▶ _Given problem_
Reproduce the complete listing without any deviation.

--- Start of Recorded data ---

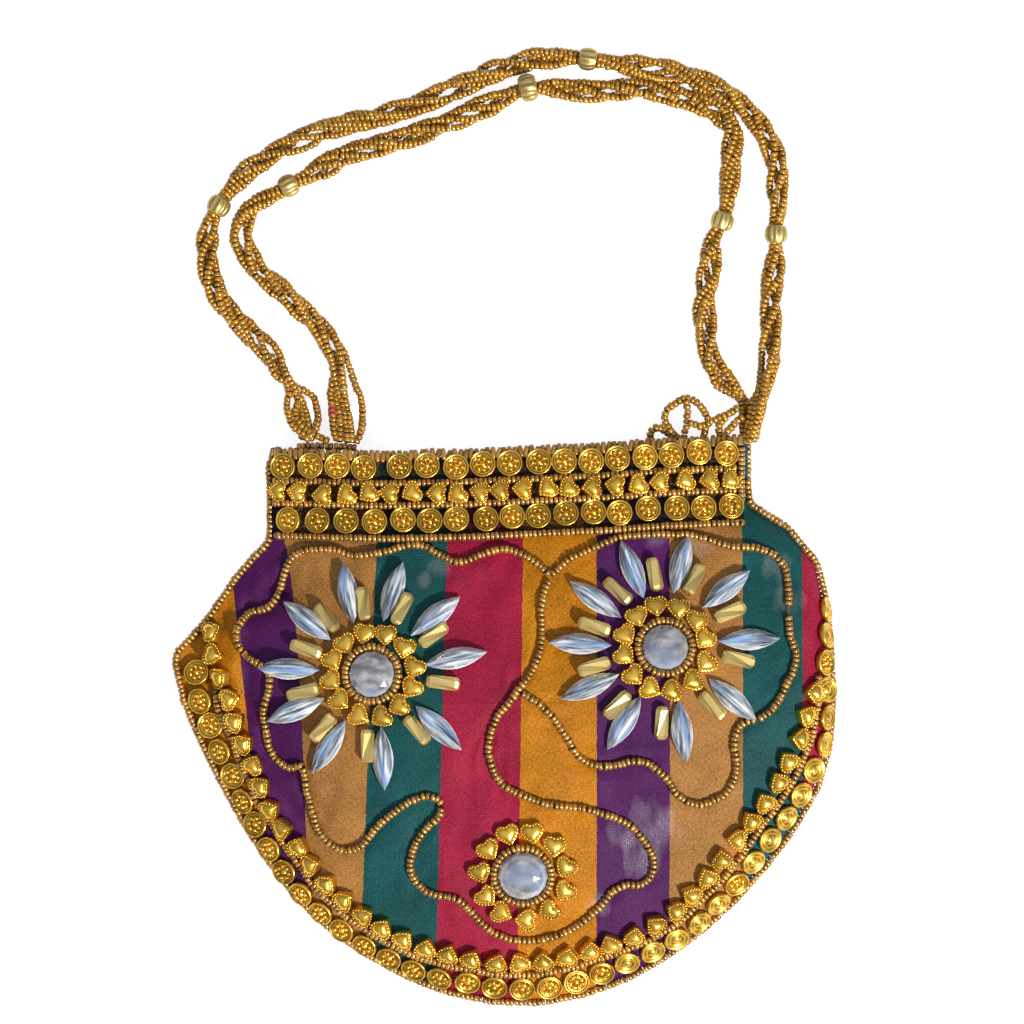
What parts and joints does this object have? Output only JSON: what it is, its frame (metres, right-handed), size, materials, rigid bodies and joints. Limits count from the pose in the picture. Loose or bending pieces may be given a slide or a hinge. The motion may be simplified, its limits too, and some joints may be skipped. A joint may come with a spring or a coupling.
{
  "type": "potli bag",
  "caption": "Puffed striped silk pouch with a stiff beaded mouth band, crystal flowers, a bead border and two bead straps, lying on its back.",
  "frame": {"origin": "on the flat of the back panel, below the middle of the pouch, on the plane that the bag lies on", "axes": "+Z out of the front panel, +Y from the base towards the mouth, +X to the right as seen from the front"},
  "size_m": [0.2, 0.2875, 0.0317],
  "materials": {
    "striped_silk": "slubbed silk woven in mustard, purple, tan, teal and crimson stripes",
    "band_backing": "stiffened cloth band under the beads",
    "pressed_gold": "bright gold plated pressed beads",
    "bronze_seed_beads": "lustrous bronze gold seed beads on thread",
    "satin_gold": "satin antique gold",
    "petal_crystal": "faceted clear crystal, foiled behind",
    "round_crystal": "faceted round crystal, foiled behind"
  },
  "bodies": {
    "root": {"back_band": "band_backing", "back_panel": "striped_silk", "band_disc_row_bottom": "pressed_gold", "band_disc_row_top": "pressed_gold", "band_edging_beads": "bronze_seed_beads", "band_heart_row": "pressed_gold", "band_seed_border": "bronze_seed_beads", "band_seed_row_lower": "bronze_seed_beads", "band_seed_row_upper": "bronze_seed_beads", "closing_loop": "bronze_seed_beads", "closing_strand": "bronze_seed_beads", "flower_left_heart_ring": "pressed_gold", "flower_left_petal_1": "petal_crystal", "flower_left_petal_10": "petal_crystal", "flower_left_petal_2": "petal_crystal", "flower_left_petal_3": "petal_crystal", "flower_left_petal_4": "petal_crystal", "flower_left_petal_5": "petal_crystal", "flower_left_petal_6": "petal_crystal", "flower_left_petal_7": "petal_crystal", "flower_left_petal_8": "petal_crystal", "flower_left_petal_9": "petal_crystal", "flower_left_seed_ring": "bronze_seed_beads", "flower_left_stone": "round_crystal", "flower_left_tube_beads": "satin_gold", "flower_right_heart_ring": "pressed_gold", "flower_right_petal_1": "petal_crystal", "flower_right_petal_10": "petal_crystal", "flower_right_petal_2": "petal_crystal", "flower_right_petal_3": "petal_crystal", "flower_right_petal_4": "petal_crystal", "flower_right_petal_5": "petal_crystal", "flower_right_petal_6": "petal_crystal", "flower_right_petal_7": "petal_crystal", "flower_right_petal_8": "petal_crystal", "flower_right_petal_9": "petal_crystal", "flower_right_seed_ring": "bronze_seed_beads", "flower_right_stone": "round_crystal", "flower_right_tube_beads": "satin_gold", "flower_small_heart_ring": "pressed_gold", "flower_small_seed_ring": "bronze_seed_beads", "flower_small_stone": "round_crystal", "front_band": "band_backing", "front_panel": "striped_silk", "rim_disc_row": "pressed_gold", "rim_heart_row": "pressed_gold", "rim_seed_row_inner": "bronze_seed_beads", "rim_seed_row_outer": "bronze_seed_beads", "scroll_inner": "bronze_seed_beads", "scroll_lower": "bronze_seed_beads", "scroll_right": "bronze_seed_beads", "scroll_upper": "bronze_seed_beads", "strap_a": "bronze_seed_beads", "strap_a_bead_1": "satin_gold", "strap_a_bead_2": "satin_gold", "strap_a_bead_3": "satin_gold", "strap_b": "bronze_seed_beads", "strap_b_bead_1": "satin_gold", "strap_b_bead_2": "satin_gold", "strap_shared_bead": "satin_gold"}
  },
  "joints": []
}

--- End of Recorded data ---

▶ _The answer_
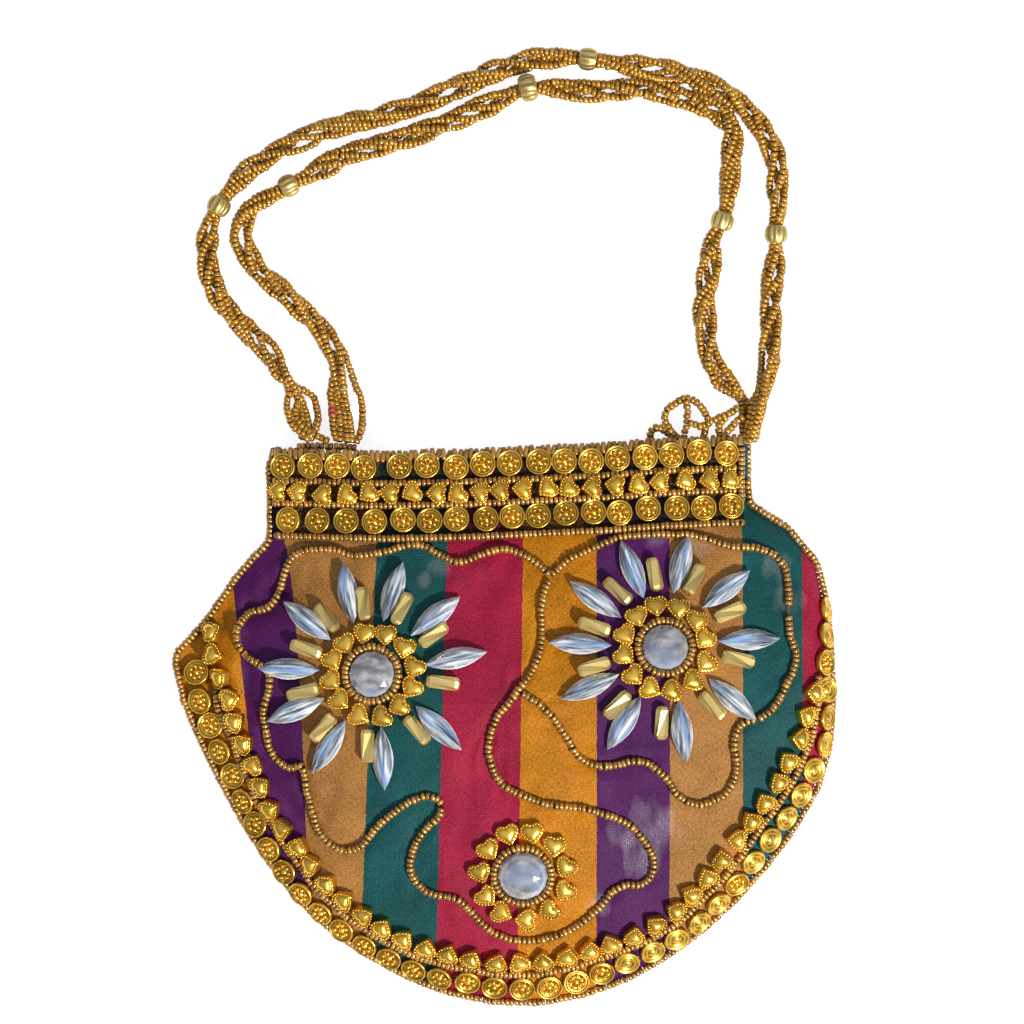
What parts and joints does this object have? Output only JSON: what it is, its frame (metres, right-handed), size, materials, rigid bodies and joints. Limits count from the pose in the picture. Loose or bending pieces may be given a slide or a hinge. The motion may be simplified, its limits too, and some joints may be skipped. A joint may come with a spring or a coupling.
{
  "type": "potli bag",
  "caption": "Puffed striped silk pouch with a stiff beaded mouth band, crystal flowers, a bead border and two bead straps, lying on its back.",
  "frame": {"origin": "on the flat of the back panel, below the middle of the pouch, on the plane that the bag lies on", "axes": "+Z out of the front panel, +Y from the base towards the mouth, +X to the right as seen from the front"},
  "size_m": [0.2, 0.2875, 0.0317],
  "materials": {
    "striped_silk": "slubbed silk woven in mustard, purple, tan, teal and crimson stripes",
    "band_backing": "stiffened cloth band under the beads",
    "pressed_gold": "bright gold plated pressed beads",
    "bronze_seed_beads": "lustrous bronze gold seed beads on thread",
    "satin_gold": "satin antique gold",
    "petal_crystal": "faceted clear crystal, foiled behind",
    "round_crystal": "faceted round crystal, foiled behind"
  },
  "bodies": {
    "root": {"back_band": "band_backing", "back_panel": "striped_silk", "band_disc_row_bottom": "pressed_gold", "band_disc_row_top": "pressed_gold", "band_edging_beads": "bronze_seed_beads", "band_heart_row": "pressed_gold", "band_seed_border": "bronze_seed_beads", "band_seed_row_lower": "bronze_seed_beads", "band_seed_row_upper": "bronze_seed_beads", "closing_loop": "bronze_seed_beads", "closing_strand": "bronze_seed_beads", "flower_left_heart_ring": "pressed_gold", "flower_left_petal_1": "petal_crystal", "flower_left_petal_10": "petal_crystal", "flower_left_petal_2": "petal_crystal", "flower_left_petal_3": "petal_crystal", "flower_left_petal_4": "petal_crystal", "flower_left_petal_5": "petal_crystal", "flower_left_petal_6": "petal_crystal", "flower_left_petal_7": "petal_crystal", "flower_left_petal_8": "petal_crystal", "flower_left_petal_9": "petal_crystal", "flower_left_seed_ring": "bronze_seed_beads", "flower_left_stone": "round_crystal", "flower_left_tube_beads": "satin_gold", "flower_right_heart_ring": "pressed_gold", "flower_right_petal_1": "petal_crystal", "flower_right_petal_10": "petal_crystal", "flower_right_petal_2": "petal_crystal", "flower_right_petal_3": "petal_crystal", "flower_right_petal_4": "petal_crystal", "flower_right_petal_5": "petal_crystal", "flower_right_petal_6": "petal_crystal", "flower_right_petal_7": "petal_crystal", "flower_right_petal_8": "petal_crystal", "flower_right_petal_9": "petal_crystal", "flower_right_seed_ring": "bronze_seed_beads", "flower_right_stone": "round_crystal", "flower_right_tube_beads": "satin_gold", "flower_small_heart_ring": "pressed_gold", "flower_small_seed_ring": "bronze_seed_beads", "flower_small_stone": "round_crystal", "front_band": "band_backing", "front_panel": "striped_silk", "rim_disc_row": "pressed_gold", "rim_heart_row": "pressed_gold", "rim_seed_row_inner": "bronze_seed_beads", "rim_seed_row_outer": "bronze_seed_beads", "scroll_inner": "bronze_seed_beads", "scroll_lower": "bronze_seed_beads", "scroll_right": "bronze_seed_beads", "scroll_upper": "bronze_seed_beads", "strap_a": "bronze_seed_beads", "strap_a_bead_1": "satin_gold", "strap_a_bead_2": "satin_gold", "strap_a_bead_3": "satin_gold", "strap_b": "bronze_seed_beads", "strap_b_bead_1": "satin_gold", "strap_b_bead_2": "satin_gold", "strap_shared_bead": "satin_gold"}
  },
  "joints": []
}